Angesichts des Klimawandels erwartet der Minister eine Zunahme derartiger Starkregen-Ereignisse und damit verbundenen Überschwemmungen. Er kündigte an, sich für eine bundesweite Pflichtversicherung für Elementarschäden einsetzen zu wollen, analog zur Kfz-Haftpflichtversicherung. „Je mehr in einer solchen Versicherungsgemeinschaft drin sind, umso geringer ist das Risiko sowohl für die Einzelnen als auch für die Versicherer. Es gibt dann auch keine Möglichkeit, jemanden durch die Hintertür hinauszukomplimentieren, weil man sagt: Der wird uns zu teuer“, erläuterte er. Sollte es nicht möglich sein, eine Pflichtversicherung auf den Weg zu bringen, müsse zumindest mit den Versicherern eine Basisversicherung vereinbart werden für alle Bürger, die bislang aufgrund ihrer Wohnlage in einem Risikogebiet keine Versicherung abschließen konnten.

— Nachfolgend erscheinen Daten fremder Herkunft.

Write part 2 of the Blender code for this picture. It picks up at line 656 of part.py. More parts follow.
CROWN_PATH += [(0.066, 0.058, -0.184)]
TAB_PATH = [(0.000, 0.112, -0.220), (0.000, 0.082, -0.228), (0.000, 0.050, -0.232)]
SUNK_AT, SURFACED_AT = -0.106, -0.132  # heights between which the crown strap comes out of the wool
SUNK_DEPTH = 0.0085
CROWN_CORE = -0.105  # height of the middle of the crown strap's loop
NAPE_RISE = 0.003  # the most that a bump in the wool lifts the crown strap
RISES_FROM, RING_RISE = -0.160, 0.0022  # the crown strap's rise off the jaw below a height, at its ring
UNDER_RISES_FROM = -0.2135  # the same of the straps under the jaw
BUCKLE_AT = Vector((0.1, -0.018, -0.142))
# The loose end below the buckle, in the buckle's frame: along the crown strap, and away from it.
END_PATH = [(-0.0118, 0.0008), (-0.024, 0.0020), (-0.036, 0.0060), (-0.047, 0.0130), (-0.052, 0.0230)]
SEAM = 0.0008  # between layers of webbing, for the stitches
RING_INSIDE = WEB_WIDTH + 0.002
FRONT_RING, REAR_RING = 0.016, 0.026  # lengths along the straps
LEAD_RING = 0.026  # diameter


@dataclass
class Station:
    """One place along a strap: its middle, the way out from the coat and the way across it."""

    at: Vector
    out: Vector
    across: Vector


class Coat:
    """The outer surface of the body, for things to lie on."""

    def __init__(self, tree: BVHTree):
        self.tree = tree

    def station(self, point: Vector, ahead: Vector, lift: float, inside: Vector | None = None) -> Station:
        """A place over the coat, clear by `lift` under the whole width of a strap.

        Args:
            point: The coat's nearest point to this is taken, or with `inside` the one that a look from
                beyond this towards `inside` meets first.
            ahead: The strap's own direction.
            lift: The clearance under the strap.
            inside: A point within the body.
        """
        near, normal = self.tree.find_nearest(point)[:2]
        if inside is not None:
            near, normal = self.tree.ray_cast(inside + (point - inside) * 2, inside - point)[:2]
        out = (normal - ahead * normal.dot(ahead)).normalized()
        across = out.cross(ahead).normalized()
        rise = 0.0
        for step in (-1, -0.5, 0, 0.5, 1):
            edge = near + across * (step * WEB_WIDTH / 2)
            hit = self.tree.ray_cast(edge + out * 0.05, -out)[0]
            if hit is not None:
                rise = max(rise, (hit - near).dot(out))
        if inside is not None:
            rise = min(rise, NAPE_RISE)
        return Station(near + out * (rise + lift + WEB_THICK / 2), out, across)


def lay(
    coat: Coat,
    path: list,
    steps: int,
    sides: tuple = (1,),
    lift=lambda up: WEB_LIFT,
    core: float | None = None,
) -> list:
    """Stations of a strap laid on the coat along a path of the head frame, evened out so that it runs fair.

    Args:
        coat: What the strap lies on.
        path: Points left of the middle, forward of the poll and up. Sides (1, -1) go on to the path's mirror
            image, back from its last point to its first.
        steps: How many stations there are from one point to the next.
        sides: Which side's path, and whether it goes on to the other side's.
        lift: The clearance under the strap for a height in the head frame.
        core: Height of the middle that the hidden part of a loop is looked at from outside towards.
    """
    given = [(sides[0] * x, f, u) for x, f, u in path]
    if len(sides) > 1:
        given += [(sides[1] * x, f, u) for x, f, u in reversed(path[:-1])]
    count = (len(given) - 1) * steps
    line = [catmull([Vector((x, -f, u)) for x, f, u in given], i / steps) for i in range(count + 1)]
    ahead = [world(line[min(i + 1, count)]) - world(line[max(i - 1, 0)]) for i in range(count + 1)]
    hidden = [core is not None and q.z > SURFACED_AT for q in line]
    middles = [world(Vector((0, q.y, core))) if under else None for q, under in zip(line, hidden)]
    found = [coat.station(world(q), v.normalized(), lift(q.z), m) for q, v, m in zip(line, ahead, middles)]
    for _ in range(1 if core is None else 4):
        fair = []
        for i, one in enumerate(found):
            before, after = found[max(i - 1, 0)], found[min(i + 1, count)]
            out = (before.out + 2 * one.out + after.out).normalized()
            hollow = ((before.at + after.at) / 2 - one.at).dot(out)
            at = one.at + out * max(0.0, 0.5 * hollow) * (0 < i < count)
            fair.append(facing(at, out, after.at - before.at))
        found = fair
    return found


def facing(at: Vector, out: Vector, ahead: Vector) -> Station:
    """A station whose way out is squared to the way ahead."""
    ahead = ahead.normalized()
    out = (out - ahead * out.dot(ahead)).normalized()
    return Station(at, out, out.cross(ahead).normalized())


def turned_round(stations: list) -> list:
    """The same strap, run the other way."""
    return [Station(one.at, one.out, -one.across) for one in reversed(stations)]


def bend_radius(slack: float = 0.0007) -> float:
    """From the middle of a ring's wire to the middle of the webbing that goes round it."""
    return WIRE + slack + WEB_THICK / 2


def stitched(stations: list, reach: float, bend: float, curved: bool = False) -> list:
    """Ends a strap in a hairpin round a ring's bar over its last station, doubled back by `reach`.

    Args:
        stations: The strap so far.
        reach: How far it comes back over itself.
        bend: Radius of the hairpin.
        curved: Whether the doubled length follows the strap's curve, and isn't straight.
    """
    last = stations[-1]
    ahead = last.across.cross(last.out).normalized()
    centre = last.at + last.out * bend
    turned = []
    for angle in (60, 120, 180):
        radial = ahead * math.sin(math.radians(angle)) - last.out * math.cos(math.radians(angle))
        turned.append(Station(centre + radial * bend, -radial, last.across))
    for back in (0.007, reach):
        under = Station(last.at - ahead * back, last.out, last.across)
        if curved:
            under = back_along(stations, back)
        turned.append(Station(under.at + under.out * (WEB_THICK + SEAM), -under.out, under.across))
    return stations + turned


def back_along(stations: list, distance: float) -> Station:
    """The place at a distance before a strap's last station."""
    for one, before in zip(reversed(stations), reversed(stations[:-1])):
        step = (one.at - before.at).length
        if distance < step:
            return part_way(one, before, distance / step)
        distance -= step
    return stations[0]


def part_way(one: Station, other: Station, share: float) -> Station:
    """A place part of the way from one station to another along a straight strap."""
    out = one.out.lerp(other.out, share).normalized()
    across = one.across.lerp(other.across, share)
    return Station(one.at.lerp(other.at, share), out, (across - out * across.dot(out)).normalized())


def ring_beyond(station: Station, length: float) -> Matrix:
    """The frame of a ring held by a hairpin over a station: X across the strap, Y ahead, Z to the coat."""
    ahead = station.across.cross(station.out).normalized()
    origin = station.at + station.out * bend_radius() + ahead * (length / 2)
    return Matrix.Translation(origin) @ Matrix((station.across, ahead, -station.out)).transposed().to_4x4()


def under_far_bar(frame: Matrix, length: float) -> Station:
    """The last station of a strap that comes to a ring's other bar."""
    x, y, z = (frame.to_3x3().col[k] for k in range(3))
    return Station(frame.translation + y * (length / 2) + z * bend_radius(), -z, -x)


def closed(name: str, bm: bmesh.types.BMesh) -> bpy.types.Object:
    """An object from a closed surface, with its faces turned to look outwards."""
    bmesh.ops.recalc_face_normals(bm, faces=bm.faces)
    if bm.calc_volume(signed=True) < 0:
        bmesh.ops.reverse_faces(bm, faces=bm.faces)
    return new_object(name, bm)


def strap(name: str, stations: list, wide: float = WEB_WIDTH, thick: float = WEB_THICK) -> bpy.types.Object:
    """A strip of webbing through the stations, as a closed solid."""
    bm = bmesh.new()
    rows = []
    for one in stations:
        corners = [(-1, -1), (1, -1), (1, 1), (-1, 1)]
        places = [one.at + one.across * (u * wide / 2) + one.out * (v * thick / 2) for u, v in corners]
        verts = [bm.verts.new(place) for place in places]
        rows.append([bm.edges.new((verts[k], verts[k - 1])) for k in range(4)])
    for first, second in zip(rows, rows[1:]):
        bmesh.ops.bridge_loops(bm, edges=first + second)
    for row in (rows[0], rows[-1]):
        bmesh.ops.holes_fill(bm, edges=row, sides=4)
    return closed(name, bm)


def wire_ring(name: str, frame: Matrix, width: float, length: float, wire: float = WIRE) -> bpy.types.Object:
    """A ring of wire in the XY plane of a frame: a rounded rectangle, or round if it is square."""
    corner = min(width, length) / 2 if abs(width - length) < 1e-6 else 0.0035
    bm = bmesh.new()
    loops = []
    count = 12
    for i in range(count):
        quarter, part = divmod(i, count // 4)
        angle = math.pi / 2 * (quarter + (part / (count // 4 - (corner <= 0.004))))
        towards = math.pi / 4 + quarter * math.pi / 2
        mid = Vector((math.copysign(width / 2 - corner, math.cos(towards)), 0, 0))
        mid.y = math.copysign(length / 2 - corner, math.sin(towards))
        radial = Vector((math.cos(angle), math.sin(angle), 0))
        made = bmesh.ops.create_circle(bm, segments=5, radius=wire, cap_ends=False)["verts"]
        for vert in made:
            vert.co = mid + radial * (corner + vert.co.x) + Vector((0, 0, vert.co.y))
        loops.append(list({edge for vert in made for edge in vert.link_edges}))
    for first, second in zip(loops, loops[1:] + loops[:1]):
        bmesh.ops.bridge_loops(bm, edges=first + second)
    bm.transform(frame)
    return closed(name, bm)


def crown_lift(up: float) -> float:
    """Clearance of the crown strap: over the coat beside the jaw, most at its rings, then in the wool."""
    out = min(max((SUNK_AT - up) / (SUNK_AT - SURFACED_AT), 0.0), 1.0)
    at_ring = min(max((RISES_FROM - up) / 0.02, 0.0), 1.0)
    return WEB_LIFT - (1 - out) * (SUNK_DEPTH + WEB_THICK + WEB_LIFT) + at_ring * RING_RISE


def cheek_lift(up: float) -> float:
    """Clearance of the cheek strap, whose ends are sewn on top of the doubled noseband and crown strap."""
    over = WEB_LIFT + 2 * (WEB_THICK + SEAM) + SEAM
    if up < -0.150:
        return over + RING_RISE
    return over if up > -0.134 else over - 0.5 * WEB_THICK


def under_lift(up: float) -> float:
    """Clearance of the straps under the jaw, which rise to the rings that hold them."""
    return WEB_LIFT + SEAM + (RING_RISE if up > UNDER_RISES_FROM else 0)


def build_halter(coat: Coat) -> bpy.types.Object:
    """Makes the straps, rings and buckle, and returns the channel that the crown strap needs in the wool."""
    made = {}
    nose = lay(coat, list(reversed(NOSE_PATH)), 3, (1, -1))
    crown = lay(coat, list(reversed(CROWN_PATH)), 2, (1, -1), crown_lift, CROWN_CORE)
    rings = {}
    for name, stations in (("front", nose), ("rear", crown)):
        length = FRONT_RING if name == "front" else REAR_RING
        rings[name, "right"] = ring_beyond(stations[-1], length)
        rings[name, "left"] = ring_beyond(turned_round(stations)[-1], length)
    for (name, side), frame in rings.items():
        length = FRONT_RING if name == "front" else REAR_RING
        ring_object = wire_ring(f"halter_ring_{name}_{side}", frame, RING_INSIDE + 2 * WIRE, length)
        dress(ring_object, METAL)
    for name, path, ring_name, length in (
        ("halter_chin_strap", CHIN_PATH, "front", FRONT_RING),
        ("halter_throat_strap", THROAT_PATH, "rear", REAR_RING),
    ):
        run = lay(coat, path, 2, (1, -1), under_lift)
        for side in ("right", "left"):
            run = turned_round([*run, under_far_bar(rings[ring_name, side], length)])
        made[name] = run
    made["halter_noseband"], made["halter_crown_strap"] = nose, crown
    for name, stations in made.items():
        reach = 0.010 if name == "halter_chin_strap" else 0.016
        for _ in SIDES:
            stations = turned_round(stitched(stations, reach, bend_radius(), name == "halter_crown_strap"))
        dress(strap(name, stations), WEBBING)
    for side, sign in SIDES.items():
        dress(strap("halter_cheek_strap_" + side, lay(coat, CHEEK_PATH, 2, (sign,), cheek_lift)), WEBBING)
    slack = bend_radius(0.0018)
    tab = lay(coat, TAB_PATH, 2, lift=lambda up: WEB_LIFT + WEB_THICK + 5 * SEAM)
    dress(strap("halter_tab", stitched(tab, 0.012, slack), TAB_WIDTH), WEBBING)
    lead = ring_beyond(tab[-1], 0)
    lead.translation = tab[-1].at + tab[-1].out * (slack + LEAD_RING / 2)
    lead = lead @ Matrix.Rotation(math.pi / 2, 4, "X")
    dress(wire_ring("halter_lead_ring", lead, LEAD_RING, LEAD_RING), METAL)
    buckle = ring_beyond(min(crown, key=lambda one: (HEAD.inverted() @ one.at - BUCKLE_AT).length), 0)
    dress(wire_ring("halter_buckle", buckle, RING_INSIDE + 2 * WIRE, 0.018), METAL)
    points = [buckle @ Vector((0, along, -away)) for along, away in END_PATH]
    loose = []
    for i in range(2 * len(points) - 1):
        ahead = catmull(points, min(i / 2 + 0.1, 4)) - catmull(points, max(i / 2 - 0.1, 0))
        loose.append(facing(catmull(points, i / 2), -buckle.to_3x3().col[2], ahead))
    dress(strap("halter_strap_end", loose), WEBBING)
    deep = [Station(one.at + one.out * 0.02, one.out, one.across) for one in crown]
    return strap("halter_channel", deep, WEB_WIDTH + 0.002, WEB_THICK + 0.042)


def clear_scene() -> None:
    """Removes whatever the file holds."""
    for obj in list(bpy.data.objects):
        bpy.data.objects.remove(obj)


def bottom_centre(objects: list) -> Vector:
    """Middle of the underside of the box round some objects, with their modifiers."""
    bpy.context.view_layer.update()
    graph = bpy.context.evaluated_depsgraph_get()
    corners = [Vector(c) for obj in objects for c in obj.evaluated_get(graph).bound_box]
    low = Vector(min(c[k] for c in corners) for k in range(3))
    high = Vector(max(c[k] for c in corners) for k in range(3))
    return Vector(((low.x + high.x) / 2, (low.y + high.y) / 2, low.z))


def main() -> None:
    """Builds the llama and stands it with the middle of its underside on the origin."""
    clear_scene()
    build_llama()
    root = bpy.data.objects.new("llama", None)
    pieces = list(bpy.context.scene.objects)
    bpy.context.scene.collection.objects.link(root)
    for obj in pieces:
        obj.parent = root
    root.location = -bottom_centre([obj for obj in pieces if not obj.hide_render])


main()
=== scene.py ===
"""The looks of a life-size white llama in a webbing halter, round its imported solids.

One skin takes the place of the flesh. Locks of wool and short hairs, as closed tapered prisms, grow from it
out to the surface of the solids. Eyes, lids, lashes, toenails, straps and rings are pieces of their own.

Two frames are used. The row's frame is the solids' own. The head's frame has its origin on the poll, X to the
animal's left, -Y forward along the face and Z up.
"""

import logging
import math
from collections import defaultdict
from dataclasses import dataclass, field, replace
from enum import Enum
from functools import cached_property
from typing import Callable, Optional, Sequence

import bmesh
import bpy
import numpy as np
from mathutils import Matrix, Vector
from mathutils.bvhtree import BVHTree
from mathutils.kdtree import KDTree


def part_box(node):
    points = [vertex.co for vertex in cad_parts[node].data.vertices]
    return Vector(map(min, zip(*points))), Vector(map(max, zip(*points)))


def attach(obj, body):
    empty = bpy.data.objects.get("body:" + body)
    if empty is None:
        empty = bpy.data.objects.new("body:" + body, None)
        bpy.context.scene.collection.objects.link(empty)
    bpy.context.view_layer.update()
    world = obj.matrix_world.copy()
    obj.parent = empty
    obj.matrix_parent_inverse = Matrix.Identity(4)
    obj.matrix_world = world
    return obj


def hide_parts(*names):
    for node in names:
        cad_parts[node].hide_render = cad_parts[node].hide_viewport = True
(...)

Diesbezüglich habe er im Namen der Länder Bundesverbraucherschutzministerin Katarina Barley (SPD) angeschrieben und gebeten, die Möglichkeiten der Einführung einer solchen Elementarschaden-Versicherung zu prüfen. Staatssekretär Gerd Billen habe ihm eine zügige Antwort versprochen. Eine mögliche Bundesratsinitiative sei erst dann sinnvoll, wenn bekannt sei, wie der Bund zur Problematik stehe. Welche Kosten bei einer Pflichtversicherung entstünden, ist allerdings noch völlig offen.

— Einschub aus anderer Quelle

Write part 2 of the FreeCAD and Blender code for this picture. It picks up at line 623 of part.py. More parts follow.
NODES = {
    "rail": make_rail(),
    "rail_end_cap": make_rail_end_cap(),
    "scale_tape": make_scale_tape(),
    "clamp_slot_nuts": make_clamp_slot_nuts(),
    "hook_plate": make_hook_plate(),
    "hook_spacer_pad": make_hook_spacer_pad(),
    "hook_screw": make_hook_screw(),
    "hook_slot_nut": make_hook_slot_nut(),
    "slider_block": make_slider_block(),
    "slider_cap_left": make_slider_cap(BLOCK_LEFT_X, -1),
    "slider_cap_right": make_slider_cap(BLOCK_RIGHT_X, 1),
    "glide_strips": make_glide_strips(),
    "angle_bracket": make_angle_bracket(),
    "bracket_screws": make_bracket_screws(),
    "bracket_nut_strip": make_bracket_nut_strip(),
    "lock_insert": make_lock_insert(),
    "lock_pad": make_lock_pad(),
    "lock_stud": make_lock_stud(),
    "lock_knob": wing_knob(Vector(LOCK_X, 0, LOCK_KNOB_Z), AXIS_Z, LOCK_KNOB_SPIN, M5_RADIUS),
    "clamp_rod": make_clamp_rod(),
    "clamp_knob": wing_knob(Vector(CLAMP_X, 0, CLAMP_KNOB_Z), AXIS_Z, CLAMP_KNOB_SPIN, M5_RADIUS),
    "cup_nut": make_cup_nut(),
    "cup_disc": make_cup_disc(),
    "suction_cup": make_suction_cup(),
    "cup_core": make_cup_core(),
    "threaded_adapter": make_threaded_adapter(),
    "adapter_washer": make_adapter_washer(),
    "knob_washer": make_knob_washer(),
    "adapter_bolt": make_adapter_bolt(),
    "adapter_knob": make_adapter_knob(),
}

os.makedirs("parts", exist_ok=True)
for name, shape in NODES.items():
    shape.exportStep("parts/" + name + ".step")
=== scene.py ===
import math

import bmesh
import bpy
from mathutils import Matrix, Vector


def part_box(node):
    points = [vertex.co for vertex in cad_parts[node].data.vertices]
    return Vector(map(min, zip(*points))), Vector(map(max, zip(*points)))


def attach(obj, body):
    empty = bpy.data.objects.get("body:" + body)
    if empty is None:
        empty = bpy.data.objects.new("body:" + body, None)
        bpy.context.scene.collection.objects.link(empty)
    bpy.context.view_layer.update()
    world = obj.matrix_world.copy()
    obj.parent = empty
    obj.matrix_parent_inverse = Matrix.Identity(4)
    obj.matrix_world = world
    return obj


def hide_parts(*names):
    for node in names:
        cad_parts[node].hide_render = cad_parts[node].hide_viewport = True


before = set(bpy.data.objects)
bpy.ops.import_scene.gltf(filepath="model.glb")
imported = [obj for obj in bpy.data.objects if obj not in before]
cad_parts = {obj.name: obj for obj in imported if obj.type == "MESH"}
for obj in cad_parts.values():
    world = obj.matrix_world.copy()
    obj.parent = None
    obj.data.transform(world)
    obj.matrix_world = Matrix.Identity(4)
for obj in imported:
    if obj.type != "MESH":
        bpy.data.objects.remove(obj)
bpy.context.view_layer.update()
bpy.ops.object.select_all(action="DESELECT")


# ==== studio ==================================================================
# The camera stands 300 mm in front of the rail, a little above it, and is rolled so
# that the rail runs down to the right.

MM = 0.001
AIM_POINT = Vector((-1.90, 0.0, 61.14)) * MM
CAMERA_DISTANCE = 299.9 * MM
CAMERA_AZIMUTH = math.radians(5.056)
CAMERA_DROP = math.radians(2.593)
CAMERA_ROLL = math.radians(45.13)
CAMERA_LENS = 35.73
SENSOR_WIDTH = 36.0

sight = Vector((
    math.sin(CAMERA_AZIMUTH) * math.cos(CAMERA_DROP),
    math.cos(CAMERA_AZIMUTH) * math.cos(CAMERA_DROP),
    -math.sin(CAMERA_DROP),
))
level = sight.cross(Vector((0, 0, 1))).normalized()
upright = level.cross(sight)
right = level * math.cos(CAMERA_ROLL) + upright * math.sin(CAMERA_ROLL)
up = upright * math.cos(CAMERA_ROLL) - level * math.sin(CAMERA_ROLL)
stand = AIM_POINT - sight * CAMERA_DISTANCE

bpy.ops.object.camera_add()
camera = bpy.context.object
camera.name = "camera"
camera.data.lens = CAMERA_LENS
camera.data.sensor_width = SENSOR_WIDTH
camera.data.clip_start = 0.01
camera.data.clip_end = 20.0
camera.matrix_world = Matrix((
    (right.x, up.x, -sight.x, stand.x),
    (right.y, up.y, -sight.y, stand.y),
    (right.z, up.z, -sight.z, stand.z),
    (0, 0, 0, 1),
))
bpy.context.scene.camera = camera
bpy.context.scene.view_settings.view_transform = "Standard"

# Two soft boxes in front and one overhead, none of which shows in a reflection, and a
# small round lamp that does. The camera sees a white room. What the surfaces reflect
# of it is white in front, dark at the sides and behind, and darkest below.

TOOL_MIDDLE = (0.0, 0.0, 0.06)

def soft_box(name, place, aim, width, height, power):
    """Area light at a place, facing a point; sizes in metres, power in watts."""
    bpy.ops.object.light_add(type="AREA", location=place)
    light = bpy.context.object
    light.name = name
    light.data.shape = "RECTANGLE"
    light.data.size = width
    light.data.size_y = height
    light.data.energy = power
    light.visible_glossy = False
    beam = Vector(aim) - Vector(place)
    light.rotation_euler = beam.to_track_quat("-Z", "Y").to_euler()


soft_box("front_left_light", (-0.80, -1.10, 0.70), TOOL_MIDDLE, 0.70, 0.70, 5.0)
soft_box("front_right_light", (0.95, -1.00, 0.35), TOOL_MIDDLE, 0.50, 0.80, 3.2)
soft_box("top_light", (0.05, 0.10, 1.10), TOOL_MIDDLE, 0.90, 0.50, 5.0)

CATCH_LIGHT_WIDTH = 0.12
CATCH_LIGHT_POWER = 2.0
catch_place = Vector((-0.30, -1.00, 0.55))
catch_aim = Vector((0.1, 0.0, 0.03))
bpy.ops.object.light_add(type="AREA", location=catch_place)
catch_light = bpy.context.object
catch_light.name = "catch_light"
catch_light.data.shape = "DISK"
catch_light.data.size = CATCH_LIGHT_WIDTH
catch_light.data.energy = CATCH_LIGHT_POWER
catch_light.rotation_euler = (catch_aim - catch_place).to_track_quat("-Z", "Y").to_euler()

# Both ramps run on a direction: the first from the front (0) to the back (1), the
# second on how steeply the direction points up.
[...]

Er sei optimistisch, dass die Menschen eine solche Pflichtversicherung akzeptieren werden. „Es mag nicht populär sein, aber am Ende des Weges ist es etwas, das allen hilft“, sagte Jost. Es sei keine Lösung, darauf zu vertrauen, dass am Ende immer der Staat und somit alle Steuerzahler für die Schäden einspringen. „Ich weiß nicht, ob das mehr Popularität in sich trägt. Es hat für mich auch einen Bruch. Denn irgendwann muss man auch mal sagen: Es ist jetzt mal gut“, sagte er.

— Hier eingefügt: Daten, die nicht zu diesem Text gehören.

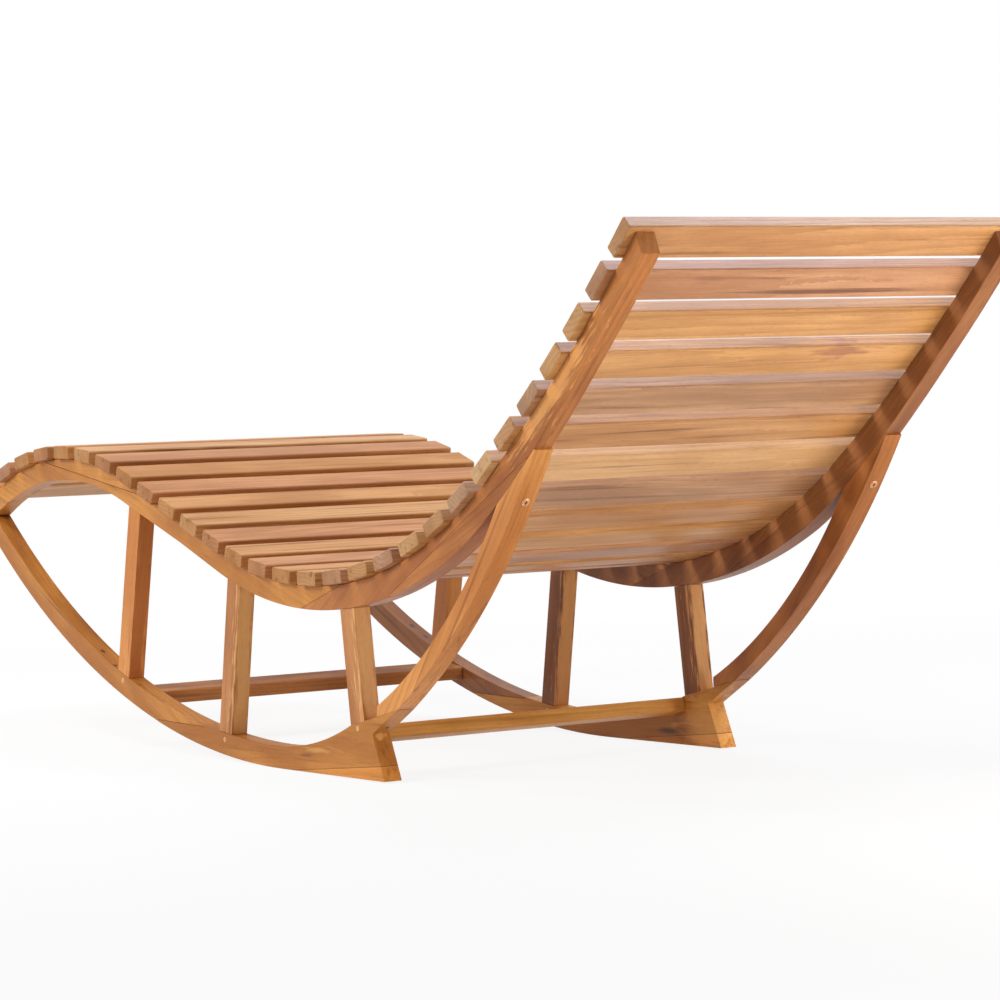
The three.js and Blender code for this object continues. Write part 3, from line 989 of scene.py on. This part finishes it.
@dataclass
class SideFrame:
    """One side of the lounge: its built-up rail, runner, foot, brace and three uprights.

    Attributes:
        side: The side's ending in the names of its nodes.
        edges: The sanding of their edges.
        cuts: How each of its boards is cut.
    """

    side: str
    edges: EasedEdges

    # Dark marks and paler patches of each board. Two are painted light: the pale patch on the left back rail
    # and the large one on the right foot.
    MARKS_AND_PAINTED_LIGHT = {
        "runner_left": (
            Mark(Vector((0.280, -0.523, 0.1355)), 6 * MM),
            Mark(Vector((0.284, -0.473, 0.1190)), 5 * MM),
        ),
        "runner_right": (
            Mark(Vector((-0.275, -0.532, 0.1398)), 6 * MM),
            Mark(Vector((-0.275, -0.491, 0.1238)), 5 * MM),
        ),
        "upright_rear_left": (Mark(Vector((0.276, 0.2346, 0.0953)), 4 * MM),),
        "foot_left": (
            Mark(Vector((0.275, 0.2906, 0.0735)), 4 * MM),
            Mark(Vector((0.277, 0.2771, 0.0607)), 9 * MM, "#d9a560", 1.2),
            Mark(Vector((0.289, 0.1310, 0.0330)), 5 * MM, "#d39a52", 9.0, 0.2),
            Mark(Vector((0.289, 0.1000, 0.0240)), 4 * MM, "#8f5624", 8.0, 0.2),
        ),
        "foot_right": (
            # Painted light: a large pale patch over the foot's inner face, which the lamps leave in shade
            Mark(Vector((-0.262, 0.2670, 0.0340)), 70 * MM, "#f2b468", 1.6, 0.1),
            Mark(Vector((-0.262, 0.1780, 0.0190)), 7 * MM, "#5d3520", 5.0, 0.2),
        ),
        # Painted light: a pale patch on the rail's outer face under the slat ends, which shade it
        "rail_back_left": (Mark(Vector((0.2865, 0.715, 0.505)), 22 * MM, "#e3a05c", 6.5, 0.5),),
    }
    SOLE_STRIP = Seam(
        point=Vector((0, 0.135, 0.0074)), normal=Vector((0, -0.0937, 0.9956)), width=0.7 * MM, lift=1.3
    )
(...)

Trotz der problematischen Fälle, in denen die Versicherer sich weigerten zu zahlen, werbe er weiter für die Elementarschaden-Versicherung. Die Quote liege im Saarland mit 23 bis 25 Prozent immer noch deutlich unter dem Bundesschnitt von 44 Prozent. Allerdings habe die Quote vor drei Jahren im Saarland noch bei 12 Prozent gelegen.